Am besten immer gut versteckt und aus sicherer Entfernung beobachtend - das ist für den Wolf
eine gute Überlebensstrategie in einem schießwütigen Umfeld wie in Niedersachsen.

In einer Pressemitteilung der in diesem Verfahren erfolgreichen Kanzlei Baumann heißt es: „Die Allgemeinverfügung vom 17.01.2022, mit der die Regierung von Oberbayern die Tötung des „Traunsteiner Wolfes“ angeordnet hatte, darf somit bis zur Entscheidung des VG über die Klage des BN in der Hauptsache nicht vollzogen werden. Die Entscheidung, eine sog. letale Entnahme des Wolfes anzuordnen, war von der Regierung damit begründet worden, dass von dem Wolf GW2425m („Traunsteiner Wolf“) Annäherungen an bewohnte Siedlungen zu erwarten wären, woraus sich Gefährdungen für den Menschen ergeben könnten. Deshalb sei eine sofortige Tötung des Wolfsrüden erforderlich. Das VG München ist den hierzu seitens des BN vorgetragenen Gründen weitgehend gefolgt und hat die aufschiebende Wirkung der Klage wiederhergestellt.

Rechtsanwältin Dr. Franziska Heß (Fachanwältin für Verwaltungsrecht) freut sich über den Erfolg:

„Wir sind mit der Entscheidung sehr zufrieden. Das VG München hat in der ausführlichen Begründung seines Beschlusses sehr klar dargelegt, dass eine Gefahr für die öffentliche Sicherheit und die Gesundheit des Menschen, die eine sofortige Tötung des Tieres rechtfertigen würde, nicht gegeben ist. Vielmehr hätten zunächst die im Aktionsplan Wolf vorgesehenen milderen Maßnahmen angewandt werden müssen. Konsequenz ist nun, dass der Traunsteiner Wolf bis auf weiteres nicht getötet werden darf.“

Das Klageverfahren in der Hauptsache ist noch anhängig. Gegen den Beschluss steht der Regierung von Oberbayern das Rechtsmittel der Beschwerde zum VGH München zu.“

Keine Schutzgebiete für den Wolf in Westdeutschland

Selten beobachtet und oft nur mit einer Fotofalle nachgewiesen - der Wolf in heimischen Gefilden.
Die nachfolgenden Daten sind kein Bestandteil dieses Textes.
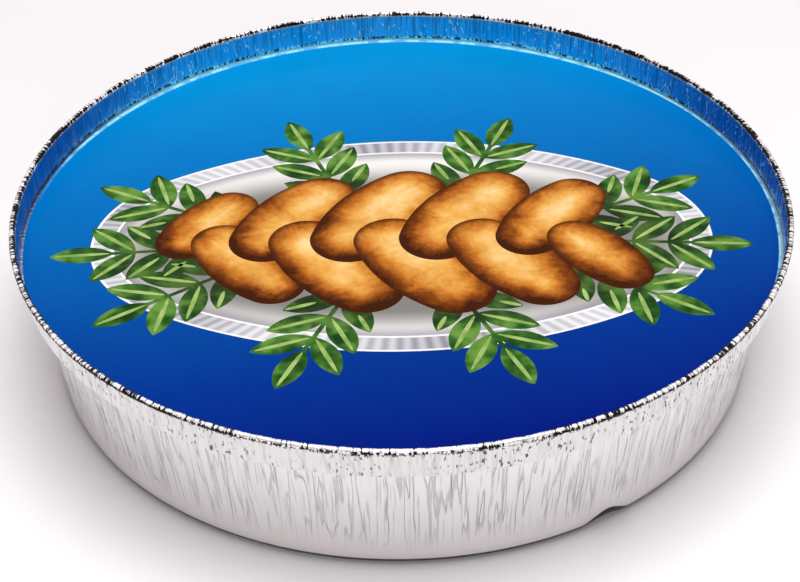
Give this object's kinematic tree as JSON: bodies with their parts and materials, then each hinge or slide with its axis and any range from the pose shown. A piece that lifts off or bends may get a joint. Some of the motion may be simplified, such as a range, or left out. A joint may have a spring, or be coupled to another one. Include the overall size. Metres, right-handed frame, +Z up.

Der Abschuss von Wölfen ist aber nicht nur ein Problem in Bayern. Auch in Niedersachsen gilt das Hauptaugenmerk vieler Zeitgenossen bis hinauf zum eigentlich für Schutz der Art zuständigen Umweltminister Olaf Lies der Frage, wann und wie Wölfe abgeschossen werden dürfen. Dabei wird völlig ausgeblendet, dass die Art als prioritär auch im Anhang II der FFH-Richtlinie geführt wird, weshalb für den Wolf auch Schutzgebiete festzulegen sind. Und während die ostdeutschen Länder zusammen fast 50 Schutzgebiete ausgewiesen haben, fehlen entsprechende Bemühungen in Niedersachsen bisher vollständig, obgleich die Art hier mittlerweile ebenfalls heimisch ist.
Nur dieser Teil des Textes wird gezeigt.